Hytonen is staying with Lydia and Phillip Sartain and their three daughters, Callie, Susanna and Carey.

“She and my girls had been communicating via Facebook for the last two or three months. The first thing they did (in the car) was talk about what music they had in common. She’d been to a Lady Gaga concert and we’d been to a Beyonce concert,” Lydia Sartain said. “I think it’s a really rich experience for my children to see not only how other people live but most importantly how we’re alike.”

Lydia and Phillip Sartain met Hytonen’s family through a mutual friend on a trip to Helsinki several years ago. The Hytonen family visited America a few years later.

At the first of the year, the mutual friend contacted the Sartain family and said the Hytonens’ daughter wanted to be an exchange student. After much debate — and remembering the time when Lydia participated in an exchange program in Brazil — the Sartains decided to be the host family.

Hytonen has been with them for a little more than a week now. Her first experience in America, after a bit of airport confusion, was to eat at The Varsity in Atlanta.

Lydia Sartain said Gainesville High School was very accommodating for Hytonen starting school a bit late due to her summer schedule. She’s taking classes including U.S. government, chemistry and Spanish.

“We had to get her school supplies in Walmart, and it’s so big. She was kind of shocked,” said Carey Sartain, 15, a sophomore at Gainesville High. “We’re going to take her to the mall this weekend.”

Though she’s old enough to be a senior by American standards, Hytonen still has two years of high school left when she returns to Finland next summer. She said she wasn’t sure of her college plans just yet.

The Sartains want to give Hytonen the opportunity to do as many things as possible with the family, including going on trips later in the year to The Wizarding World of Harry Potter and RV camping in Sante Fe, N.M., and the Grand Canyon.

She already met their extended family and saw the Red Elephants play. She also plans to go on college searches with her oldest “sister,” Callie, 17, a senior at Gainesville High.

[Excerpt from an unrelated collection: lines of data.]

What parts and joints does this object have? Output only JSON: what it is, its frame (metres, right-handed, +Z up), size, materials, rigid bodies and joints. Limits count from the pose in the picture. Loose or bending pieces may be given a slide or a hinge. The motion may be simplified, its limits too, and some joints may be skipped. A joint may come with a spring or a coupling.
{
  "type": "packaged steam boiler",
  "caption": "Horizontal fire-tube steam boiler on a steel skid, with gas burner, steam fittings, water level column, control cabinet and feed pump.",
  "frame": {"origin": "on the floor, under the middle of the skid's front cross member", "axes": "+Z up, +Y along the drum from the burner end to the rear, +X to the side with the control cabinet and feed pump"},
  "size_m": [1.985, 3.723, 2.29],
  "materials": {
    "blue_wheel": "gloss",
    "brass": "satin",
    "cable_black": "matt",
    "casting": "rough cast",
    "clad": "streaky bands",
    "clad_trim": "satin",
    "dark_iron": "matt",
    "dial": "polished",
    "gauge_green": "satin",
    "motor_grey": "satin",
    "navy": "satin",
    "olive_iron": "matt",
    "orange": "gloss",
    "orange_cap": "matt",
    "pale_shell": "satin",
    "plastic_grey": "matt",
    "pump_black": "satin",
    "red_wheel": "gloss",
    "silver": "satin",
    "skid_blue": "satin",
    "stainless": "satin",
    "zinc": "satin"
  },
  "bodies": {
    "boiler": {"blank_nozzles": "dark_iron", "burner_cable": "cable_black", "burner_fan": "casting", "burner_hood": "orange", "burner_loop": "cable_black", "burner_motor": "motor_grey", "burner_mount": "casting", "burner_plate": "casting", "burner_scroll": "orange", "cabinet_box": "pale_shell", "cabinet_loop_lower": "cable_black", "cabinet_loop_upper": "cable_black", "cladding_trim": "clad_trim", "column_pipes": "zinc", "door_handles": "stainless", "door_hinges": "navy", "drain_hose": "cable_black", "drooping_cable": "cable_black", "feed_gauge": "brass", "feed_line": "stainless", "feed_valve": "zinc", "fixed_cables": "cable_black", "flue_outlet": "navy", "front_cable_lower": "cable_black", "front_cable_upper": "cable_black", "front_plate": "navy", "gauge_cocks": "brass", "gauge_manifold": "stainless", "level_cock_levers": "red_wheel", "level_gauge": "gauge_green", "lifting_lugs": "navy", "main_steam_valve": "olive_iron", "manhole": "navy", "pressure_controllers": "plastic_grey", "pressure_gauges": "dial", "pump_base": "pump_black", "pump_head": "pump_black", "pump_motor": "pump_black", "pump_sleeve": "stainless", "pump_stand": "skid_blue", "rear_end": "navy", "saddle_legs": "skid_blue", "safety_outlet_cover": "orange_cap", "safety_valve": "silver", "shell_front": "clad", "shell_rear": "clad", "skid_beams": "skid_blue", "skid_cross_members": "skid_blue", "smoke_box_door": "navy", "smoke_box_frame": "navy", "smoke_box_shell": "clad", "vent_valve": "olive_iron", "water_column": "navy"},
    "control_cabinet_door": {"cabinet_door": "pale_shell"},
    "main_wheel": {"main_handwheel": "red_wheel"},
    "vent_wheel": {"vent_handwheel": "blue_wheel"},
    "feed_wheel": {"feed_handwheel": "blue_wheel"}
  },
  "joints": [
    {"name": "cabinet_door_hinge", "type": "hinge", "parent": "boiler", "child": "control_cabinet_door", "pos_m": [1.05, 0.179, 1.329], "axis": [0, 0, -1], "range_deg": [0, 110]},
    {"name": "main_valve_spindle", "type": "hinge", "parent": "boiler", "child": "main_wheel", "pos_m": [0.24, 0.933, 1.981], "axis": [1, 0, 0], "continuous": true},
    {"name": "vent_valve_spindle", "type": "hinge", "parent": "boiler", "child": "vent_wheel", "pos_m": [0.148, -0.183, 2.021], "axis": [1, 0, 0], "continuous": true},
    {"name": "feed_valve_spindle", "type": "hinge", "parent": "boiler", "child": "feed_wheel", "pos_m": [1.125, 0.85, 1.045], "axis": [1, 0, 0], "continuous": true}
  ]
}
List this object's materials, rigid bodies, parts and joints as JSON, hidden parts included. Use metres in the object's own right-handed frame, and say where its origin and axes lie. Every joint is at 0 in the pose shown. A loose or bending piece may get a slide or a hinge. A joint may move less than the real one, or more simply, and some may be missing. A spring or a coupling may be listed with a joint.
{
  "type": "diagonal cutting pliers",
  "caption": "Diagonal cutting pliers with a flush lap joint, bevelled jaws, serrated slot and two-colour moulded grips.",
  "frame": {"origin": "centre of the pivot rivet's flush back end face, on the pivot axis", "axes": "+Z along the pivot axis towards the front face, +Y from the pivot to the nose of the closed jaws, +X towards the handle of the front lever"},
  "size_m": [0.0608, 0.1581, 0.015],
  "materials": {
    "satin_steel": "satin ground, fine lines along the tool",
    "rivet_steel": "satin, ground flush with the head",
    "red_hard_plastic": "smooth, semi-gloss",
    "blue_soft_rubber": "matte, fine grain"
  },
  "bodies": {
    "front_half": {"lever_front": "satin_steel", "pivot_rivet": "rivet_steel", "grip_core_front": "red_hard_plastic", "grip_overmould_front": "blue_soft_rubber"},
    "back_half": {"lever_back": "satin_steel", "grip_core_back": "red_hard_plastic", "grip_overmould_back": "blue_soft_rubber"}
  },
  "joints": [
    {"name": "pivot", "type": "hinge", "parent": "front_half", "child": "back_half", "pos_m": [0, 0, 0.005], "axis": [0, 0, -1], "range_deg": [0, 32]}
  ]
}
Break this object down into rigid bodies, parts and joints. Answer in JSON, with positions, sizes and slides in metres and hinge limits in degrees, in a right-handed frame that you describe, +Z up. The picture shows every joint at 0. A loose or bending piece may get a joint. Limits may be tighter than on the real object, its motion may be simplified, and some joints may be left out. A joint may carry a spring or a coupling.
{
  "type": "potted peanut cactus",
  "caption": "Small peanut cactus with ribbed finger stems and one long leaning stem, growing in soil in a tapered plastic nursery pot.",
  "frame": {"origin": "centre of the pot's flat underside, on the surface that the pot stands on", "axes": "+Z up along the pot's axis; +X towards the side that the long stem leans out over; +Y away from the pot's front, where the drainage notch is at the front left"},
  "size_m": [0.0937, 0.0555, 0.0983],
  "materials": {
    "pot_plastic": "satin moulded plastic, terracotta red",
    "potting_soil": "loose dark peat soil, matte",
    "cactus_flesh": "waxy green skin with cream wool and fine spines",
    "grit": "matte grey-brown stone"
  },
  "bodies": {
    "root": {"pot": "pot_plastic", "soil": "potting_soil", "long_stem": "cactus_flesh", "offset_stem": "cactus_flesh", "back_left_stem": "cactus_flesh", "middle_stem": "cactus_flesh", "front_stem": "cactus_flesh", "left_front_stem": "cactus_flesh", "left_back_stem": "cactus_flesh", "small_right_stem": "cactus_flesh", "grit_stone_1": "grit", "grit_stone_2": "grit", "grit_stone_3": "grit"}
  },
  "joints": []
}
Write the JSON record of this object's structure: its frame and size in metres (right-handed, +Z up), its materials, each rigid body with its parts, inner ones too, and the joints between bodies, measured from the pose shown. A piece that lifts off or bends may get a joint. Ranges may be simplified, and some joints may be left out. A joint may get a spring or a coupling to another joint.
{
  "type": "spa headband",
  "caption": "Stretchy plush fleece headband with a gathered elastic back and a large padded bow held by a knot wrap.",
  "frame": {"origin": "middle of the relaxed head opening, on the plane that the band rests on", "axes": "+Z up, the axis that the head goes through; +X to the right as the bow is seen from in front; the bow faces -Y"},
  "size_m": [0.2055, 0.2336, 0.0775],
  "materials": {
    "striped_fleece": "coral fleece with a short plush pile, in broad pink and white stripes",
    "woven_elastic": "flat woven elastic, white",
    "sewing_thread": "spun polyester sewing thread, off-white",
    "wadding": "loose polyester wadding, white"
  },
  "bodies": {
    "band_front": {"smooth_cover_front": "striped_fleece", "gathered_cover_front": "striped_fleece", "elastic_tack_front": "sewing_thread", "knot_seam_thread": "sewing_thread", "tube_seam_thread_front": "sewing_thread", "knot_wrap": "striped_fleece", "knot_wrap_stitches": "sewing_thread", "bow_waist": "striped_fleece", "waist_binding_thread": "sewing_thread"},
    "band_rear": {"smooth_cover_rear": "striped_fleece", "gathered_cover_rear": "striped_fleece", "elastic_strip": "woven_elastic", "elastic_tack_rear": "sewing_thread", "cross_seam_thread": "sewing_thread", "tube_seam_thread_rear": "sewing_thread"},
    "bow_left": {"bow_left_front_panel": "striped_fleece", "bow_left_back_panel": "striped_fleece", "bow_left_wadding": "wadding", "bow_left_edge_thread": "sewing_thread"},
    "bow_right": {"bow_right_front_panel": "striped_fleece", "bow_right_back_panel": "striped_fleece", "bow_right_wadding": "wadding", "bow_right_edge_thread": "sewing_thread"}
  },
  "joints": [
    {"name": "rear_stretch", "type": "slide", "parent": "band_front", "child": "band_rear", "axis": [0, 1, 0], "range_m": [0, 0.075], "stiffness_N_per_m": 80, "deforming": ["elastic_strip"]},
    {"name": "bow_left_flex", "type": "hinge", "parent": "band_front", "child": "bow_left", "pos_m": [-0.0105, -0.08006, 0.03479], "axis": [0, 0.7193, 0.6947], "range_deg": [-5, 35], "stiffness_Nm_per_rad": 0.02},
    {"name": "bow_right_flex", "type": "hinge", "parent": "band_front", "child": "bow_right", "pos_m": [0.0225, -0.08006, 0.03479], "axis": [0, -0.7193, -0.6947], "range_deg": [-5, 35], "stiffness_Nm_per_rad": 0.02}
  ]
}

“She goes with us to church at First Baptist and we took her for her first time to El Sombrero,” Lydia Sartain said. “I had sent her parents an email and asked what her favorite comfort foods were so that I could make it when she got homesick. They wrote me back and said, ‘American hamburgers.’”

Routman said the host families learn just as much as the students do during the yearlong program. He said not only do they learn their student’s culture, they also learn about themselves and their perceptions of the world.

Hytonen said she was most looking forward to things that aren’t done in Finland — Thanksgiving, for example.

“A lot of them aren’t quite sure what to expect. All they know of America is what they see on television, so they think every place is like New York or California,” Routman said. “It takes guts to do something like this.”

Hytonen said she has enjoyed Gainesville so far. She likes the small-town feel of being able to walk into a store and see people she knows.

“It’s really fun. It’s different having another sister in the house but we got to know each other really quickly,” said Susanna Sartain, 13, an eighth-grader at Gainesville Middle School.

Hytonen said she was surprised at how close she already is with Susanna, Callie and Carey. She already refers to them as her sisters.

“She fits in really well. As soon as we picked her up at the airport it was like we already knew each other. We really like her. She’s got a great sense of humor,” Callie Sartain said. “I want her to do things that are traditions in Gainesville — paint the rock, go out to the lake, eat at Longstreet.”